Can the data below be echoed back word for word?

━━━━━━━━━━━━━━━━

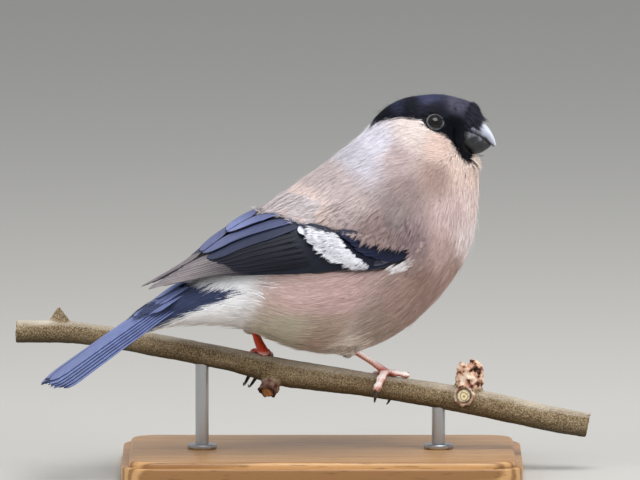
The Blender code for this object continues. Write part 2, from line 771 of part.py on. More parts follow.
def stand_base(finish):
    length, width, height = BASE_SIZE
    shape = bmesh.new()
    bmesh.ops.create_cube(shape, size=1.0)
    bmesh.ops.scale(shape, vec=(length * MM, width * MM, height * MM), verts=shape.verts)
    bmesh.ops.translate(shape, vec=(0, 0, height * MM / 2), verts=shape.verts)
    upright = [e for e in shape.edges if abs(e.verts[0].co.z - e.verts[1].co.z) > height * MM / 2]
    bmesh.ops.bevel(shape, geom=upright, offset=BASE_CORNER * MM, segments=5, affect="EDGES", profile=0.5)
    rim = [e for e in shape.edges if min(v.co.z for v in e.verts) > height * MM * 0.99]
    bmesh.ops.bevel(shape, geom=rim, offset=BASE_EDGE * MM, segments=2, affect="EDGES", profile=0.5)
    mesh = bpy.data.meshes.new("stand_base")
    shape.to_mesh(mesh)
    shape.free()
    made = bpy.data.objects.new("stand_base", mesh)
    bpy.context.scene.collection.objects.link(made)
    dress(made, finish)
    return made


def stand_rod(side, x, finish):
    """An upright rod whose top is hollowed to the round of the branch."""
    z, _, _ = branch_at(x)
    path = [Vector((x, 0, BASE_SIZE[2] + GAP)), Vector((x, 0, z))]
    made = tube("stand_rod_" + side, path, (ROD_RADIUS, ROD_RADIUS), 16, finish)
    boolean(made, [branch("cutter", GAP)], "DIFFERENCE")
    dress(made, finish)
    return made


def build():
    clear_scene()
    down_grey = material("buff plumage", (0.47, 0.35, 0.29), 0.9)
    cap_black = material("black cap", (0.01, 0.01, 0.014), 0.6)
    flight_blue = material("blue-black feathers", (0.02, 0.023, 0.05), 0.45)
    horn_grey = material("bill horn", (0.12, 0.12, 0.14), 0.35)
    eye_dark = material("eye", (0.01, 0.006, 0.004), 0.05)
    scaled_pink = material("leg skin", (0.52, 0.27, 0.23), 0.55)
    bark = material("bark", (0.33, 0.24, 0.13), 0.85)
    oak = material("stand wood", (0.25, 0.17, 0.1), 0.5)
    steel = material("stand steel", (0.55, 0.55, 0.56), 0.3, 1.0)

    sides = {"left": 1, "right": -1}
    torso = body_piece("torso", 0.0, TORSO_END, 20, down_grey)
    cutters = [wing_shell("cutter", side, GAP) for side in sides.values()]
    cutters += [thigh("cutter", side, GAP) for side in sides]
    boolean(torso, cutters, "DIFFERENCE")
    dress(torso, down_grey)
    body_piece("neck", TORSO_END, NECK_END, 5, down_grey, GAP)

    head = body_piece("head", NECK_END, len(BODY_STATIONS) - 1, 20, cap_black, GAP)
    boolean(head, [lid(side) for side in sides.values()], "UNION")
    sockets = [sphere("socket", eye_centre(side), EYE_BALL_RADIUS + GAP) for side in sides.values()]
    sockets.append(bill_half("cutter", UPPER_BILL, GAP))
    sockets.append(bill_half("cutter", LOWER_BILL, GAP))
    boolean(head, sockets, "DIFFERENCE")
    dress(head, cap_black)
    for name, side in sides.items():
        eye = sphere("eye_" + name, eye_centre(side), EYE_BALL_RADIUS)
        dress(eye, eye_dark)
    bill_upper(horn_grey)
    bill_half("bill_lower", LOWER_BILL, 0.0, horn_grey)

    for name, side in sides.items():
        wing("wing_" + name, side, flight_blue)
    tail(flight_blue)

    for name in sides:
        thigh("thigh_" + name, name, 0.0, down_grey)
        leg("leg_" + name, name, scaled_pink)
        foot("foot_" + name, name, scaled_pink)

    perch(bark)
    stand_base(oak)
    for side, x in ROD_PLACES.items():
        stand_rod(side, x, steel)


build()
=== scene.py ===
"""Female Eurasian bullfinch gripping a short length of branch, on a plain display stand.

Metres, +Z up, +X to the side the bill points to, +Y to the bird's far side, as in the frame.
Sizes named below are in millimetres unless a comment says otherwise.
"""

import math

import bmesh
import bpy
import numpy as np
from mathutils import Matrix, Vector
from mathutils.bvhtree import BVHTree
from mathutils.kdtree import KDTree


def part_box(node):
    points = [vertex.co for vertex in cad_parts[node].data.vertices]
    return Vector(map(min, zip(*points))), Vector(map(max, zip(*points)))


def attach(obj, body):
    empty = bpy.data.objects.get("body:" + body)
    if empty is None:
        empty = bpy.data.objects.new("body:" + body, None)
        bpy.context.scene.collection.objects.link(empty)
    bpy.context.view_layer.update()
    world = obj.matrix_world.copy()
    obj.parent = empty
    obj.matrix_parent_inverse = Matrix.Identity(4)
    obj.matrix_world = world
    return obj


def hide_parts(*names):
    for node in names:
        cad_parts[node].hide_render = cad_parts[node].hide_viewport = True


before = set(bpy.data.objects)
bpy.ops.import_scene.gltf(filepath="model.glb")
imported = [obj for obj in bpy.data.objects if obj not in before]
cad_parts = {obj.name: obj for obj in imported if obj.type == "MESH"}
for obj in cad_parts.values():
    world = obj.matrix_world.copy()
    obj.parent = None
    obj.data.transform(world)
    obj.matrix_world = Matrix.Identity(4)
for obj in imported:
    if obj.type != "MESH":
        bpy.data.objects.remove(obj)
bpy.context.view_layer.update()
MM = 0.001

# Stand base: a small block of oiled oak. Its corners are sawn round, its upper edge is cut
# with a moulding, and the top is sanded flat before the oil goes on.
BASE_SIZE = (120.0, 76.0, 6.0)
BASE_CORNER = 10.0
BASE_STEP = 4.2  # height of the lower, wider part of the moulding
BASE_LEDGE = 2.2
BASE_ROUNDING = (1.3, 0.6)  # of the upper edge and of the lower step's edge
OAK_LIGHT = "#B98F5E"
OAK_DARK = "#8A6239"
OAK_PORE = "#5A3D22"
OAK_GRAIN = 1.6  # mm between dark lines of the grain
OAK_PORE_WIDTH = 0.25


def linear(code):
    """An sRGB hex colour as linear red, green, blue and alpha."""
    values = [int(code[i : i + 2], 16) / 255 for i in (1, 3, 5)]
    made = [v / 12.92 if v <= 0.04045 else ((v + 0.055) / 1.055) ** 2.4 for v in values]
    return (*made, 1.0)


def set_inputs(node, inputs):
    """Sets values and links nodes: by the first output, or by the one named beside the node."""
    for name, value in inputs.items():
        if isinstance(value, bpy.types.Node):
            value = (value, 0)
        if isinstance(value, tuple) and isinstance(value[0], bpy.types.Node):
            node.id_data.links.new(value[0].outputs[value[1]], node.inputs[name])
        else:
            node.inputs[name].default_value = value


def noise_scale(size):
    """The scale at which a noise texture's grains are about this many millimetres wide."""
    return 0.5 / (size * MM)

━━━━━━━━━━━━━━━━

RESPONSE TO THE TASK →
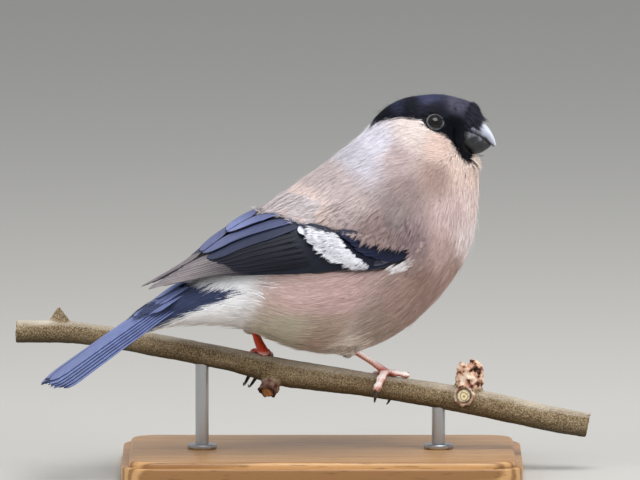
The Blender code for this object continues. Write part 2, from line 771 of part.py on. More parts follow.
def stand_base(finish):
    length, width, height = BASE_SIZE
    shape = bmesh.new()
    bmesh.ops.create_cube(shape, size=1.0)
    bmesh.ops.scale(shape, vec=(length * MM, width * MM, height * MM), verts=shape.verts)
    bmesh.ops.translate(shape, vec=(0, 0, height * MM / 2), verts=shape.verts)
    upright = [e for e in shape.edges if abs(e.verts[0].co.z - e.verts[1].co.z) > height * MM / 2]
    bmesh.ops.bevel(shape, geom=upright, offset=BASE_CORNER * MM, segments=5, affect="EDGES", profile=0.5)
    rim = [e for e in shape.edges if min(v.co.z for v in e.verts) > height * MM * 0.99]
    bmesh.ops.bevel(shape, geom=rim, offset=BASE_EDGE * MM, segments=2, affect="EDGES", profile=0.5)
    mesh = bpy.data.meshes.new("stand_base")
    shape.to_mesh(mesh)
    shape.free()
    made = bpy.data.objects.new("stand_base", mesh)
    bpy.context.scene.collection.objects.link(made)
    dress(made, finish)
    return made


def stand_rod(side, x, finish):
    """An upright rod whose top is hollowed to the round of the branch."""
    z, _, _ = branch_at(x)
    path = [Vector((x, 0, BASE_SIZE[2] + GAP)), Vector((x, 0, z))]
    made = tube("stand_rod_" + side, path, (ROD_RADIUS, ROD_RADIUS), 16, finish)
    boolean(made, [branch("cutter", GAP)], "DIFFERENCE")
    dress(made, finish)
    return made


def build():
    clear_scene()
    down_grey = material("buff plumage", (0.47, 0.35, 0.29), 0.9)
    cap_black = material("black cap", (0.01, 0.01, 0.014), 0.6)
    flight_blue = material("blue-black feathers", (0.02, 0.023, 0.05), 0.45)
    horn_grey = material("bill horn", (0.12, 0.12, 0.14), 0.35)
    eye_dark = material("eye", (0.01, 0.006, 0.004), 0.05)
    scaled_pink = material("leg skin", (0.52, 0.27, 0.23), 0.55)
    bark = material("bark", (0.33, 0.24, 0.13), 0.85)
    oak = material("stand wood", (0.25, 0.17, 0.1), 0.5)
    steel = material("stand steel", (0.55, 0.55, 0.56), 0.3, 1.0)

    sides = {"left": 1, "right": -1}
    torso = body_piece("torso", 0.0, TORSO_END, 20, down_grey)
    cutters = [wing_shell("cutter", side, GAP) for side in sides.values()]
    cutters += [thigh("cutter", side, GAP) for side in sides]
    boolean(torso, cutters, "DIFFERENCE")
    dress(torso, down_grey)
    body_piece("neck", TORSO_END, NECK_END, 5, down_grey, GAP)

    head = body_piece("head", NECK_END, len(BODY_STATIONS) - 1, 20, cap_black, GAP)
    boolean(head, [lid(side) for side in sides.values()], "UNION")
    sockets = [sphere("socket", eye_centre(side), EYE_BALL_RADIUS + GAP) for side in sides.values()]
    sockets.append(bill_half("cutter", UPPER_BILL, GAP))
    sockets.append(bill_half("cutter", LOWER_BILL, GAP))
    boolean(head, sockets, "DIFFERENCE")
    dress(head, cap_black)
    for name, side in sides.items():
        eye = sphere("eye_" + name, eye_centre(side), EYE_BALL_RADIUS)
        dress(eye, eye_dark)
    bill_upper(horn_grey)
    bill_half("bill_lower", LOWER_BILL, 0.0, horn_grey)

    for name, side in sides.items():
        wing("wing_" + name, side, flight_blue)
    tail(flight_blue)

    for name in sides:
        thigh("thigh_" + name, name, 0.0, down_grey)
        leg("leg_" + name, name, scaled_pink)
        foot("foot_" + name, name, scaled_pink)

    perch(bark)
    stand_base(oak)
    for side, x in ROD_PLACES.items():
        stand_rod(side, x, steel)


build()
=== scene.py ===
"""Female Eurasian bullfinch gripping a short length of branch, on a plain display stand.

Metres, +Z up, +X to the side the bill points to, +Y to the bird's far side, as in the frame.
Sizes named below are in millimetres unless a comment says otherwise.
"""

import math

import bmesh
import bpy
import numpy as np
from mathutils import Matrix, Vector
from mathutils.bvhtree import BVHTree
from mathutils.kdtree import KDTree


def part_box(node):
    points = [vertex.co for vertex in cad_parts[node].data.vertices]
    return Vector(map(min, zip(*points))), Vector(map(max, zip(*points)))


def attach(obj, body):
    empty = bpy.data.objects.get("body:" + body)
    if empty is None:
        empty = bpy.data.objects.new("body:" + body, None)
        bpy.context.scene.collection.objects.link(empty)
    bpy.context.view_layer.update()
    world = obj.matrix_world.copy()
    obj.parent = empty
    obj.matrix_parent_inverse = Matrix.Identity(4)
    obj.matrix_world = world
    return obj


def hide_parts(*names):
    for node in names:
        cad_parts[node].hide_render = cad_parts[node].hide_viewport = True


before = set(bpy.data.objects)
bpy.ops.import_scene.gltf(filepath="model.glb")
imported = [obj for obj in bpy.data.objects if obj not in before]
cad_parts = {obj.name: obj for obj in imported if obj.type == "MESH"}
for obj in cad_parts.values():
    world = obj.matrix_world.copy()
    obj.parent = None
    obj.data.transform(world)
    obj.matrix_world = Matrix.Identity(4)
for obj in imported:
    if obj.type != "MESH":
        bpy.data.objects.remove(obj)
bpy.context.view_layer.update()
MM = 0.001

# Stand base: a small block of oiled oak. Its corners are sawn round, its upper edge is cut
# with a moulding, and the top is sanded flat before the oil goes on.
BASE_SIZE = (120.0, 76.0, 6.0)
BASE_CORNER = 10.0
BASE_STEP = 4.2  # height of the lower, wider part of the moulding
BASE_LEDGE = 2.2
BASE_ROUNDING = (1.3, 0.6)  # of the upper edge and of the lower step's edge
OAK_LIGHT = "#B98F5E"
OAK_DARK = "#8A6239"
OAK_PORE = "#5A3D22"
OAK_GRAIN = 1.6  # mm between dark lines of the grain
OAK_PORE_WIDTH = 0.25


def linear(code):
    """An sRGB hex colour as linear red, green, blue and alpha."""
    values = [int(code[i : i + 2], 16) / 255 for i in (1, 3, 5)]
    made = [v / 12.92 if v <= 0.04045 else ((v + 0.055) / 1.055) ** 2.4 for v in values]
    return (*made, 1.0)


def set_inputs(node, inputs):
    """Sets values and links nodes: by the first output, or by the one named beside the node."""
    for name, value in inputs.items():
        if isinstance(value, bpy.types.Node):
            value = (value, 0)
        if isinstance(value, tuple) and isinstance(value[0], bpy.types.Node):
            node.id_data.links.new(value[0].outputs[value[1]], node.inputs[name])
        else:
            node.inputs[name].default_value = value


def noise_scale(size):
    """The scale at which a noise texture's grains are about this many millimetres wide."""
    return 0.5 / (size * MM)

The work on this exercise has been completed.